The 55C803 sold at Costco and a few other retailers is the same TV as the variant we've reviewed, but it comes packaged with a simpler remote which lacks voice control and a 3.5mm jack for private listening. These features can still be used with the virtual remote of the Roku app available on mobile devices.
If someone comes across a different type of panel or if their TCL C807 doesn't correspond to our review, let us know and we will update the review.
The TCL C807 is a decent 4k LED TV, but it doesn't offer much beyond its nice design compared to competing TVs.
The TCL P607 is much better than the TCL C807. The P607 has a full array local dimming feature that improves dark room performance and helps small highlights in some scenes in HDR to pop out better. The P607 also has a faster response time, so motion looks better with less blur trail.
The TCL 6 Series R617 is much better than the TCL C807. The R617 is brighter, and also has better dark room performance thanks to the full array local dimming feature and better black uniformity.
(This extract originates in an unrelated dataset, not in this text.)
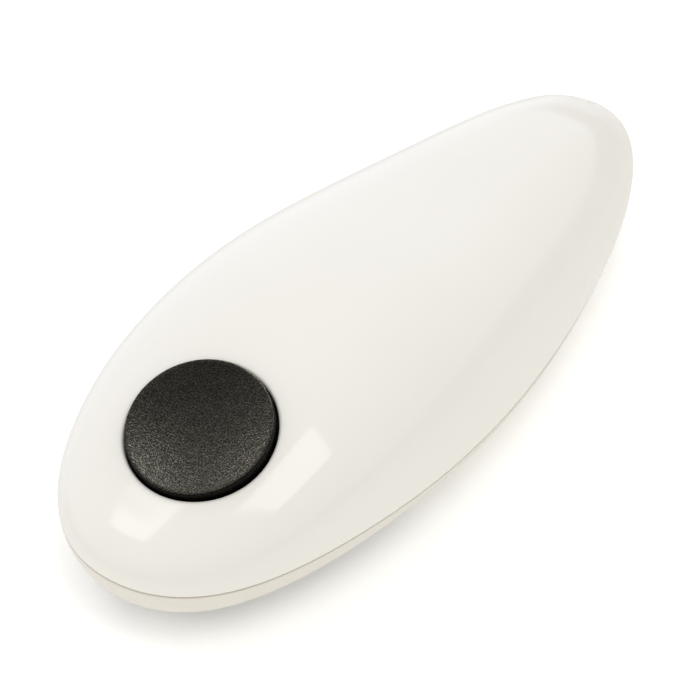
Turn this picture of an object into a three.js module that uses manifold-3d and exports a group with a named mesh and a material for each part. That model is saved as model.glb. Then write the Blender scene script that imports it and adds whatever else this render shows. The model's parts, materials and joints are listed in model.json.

Motion looks crisper with less blur thanks to the faster response time, and the better black frame insertion feature can further improve motion clarity.
The Sony X900F is much better than the TCL C807. The X900F performs better in a dark room, as it has better black uniformity and a full array local dimming feature. The Sony performs better in a bright room as it is brighter, and has better reflection handling. Motion looks smoother on the X900F thanks to the faster response time, and it can interpolate content up to 120 Hz, further improving motion smoothness, although this effect may bother some people.
The Vizio P Series 2018 is much better than the TCL C807. The Vizio P Series has better dark room performance thanks to the full array local dimming feature and much better black uniformity with less clouding. The P Series 2018 has better motion handling; it has a faster response time that produces less motion blur, and it can interpolate lower frame rate content up to 120 Hz. The P Series 2018 also has a better black frame insertion feature that can further improve motion clarity.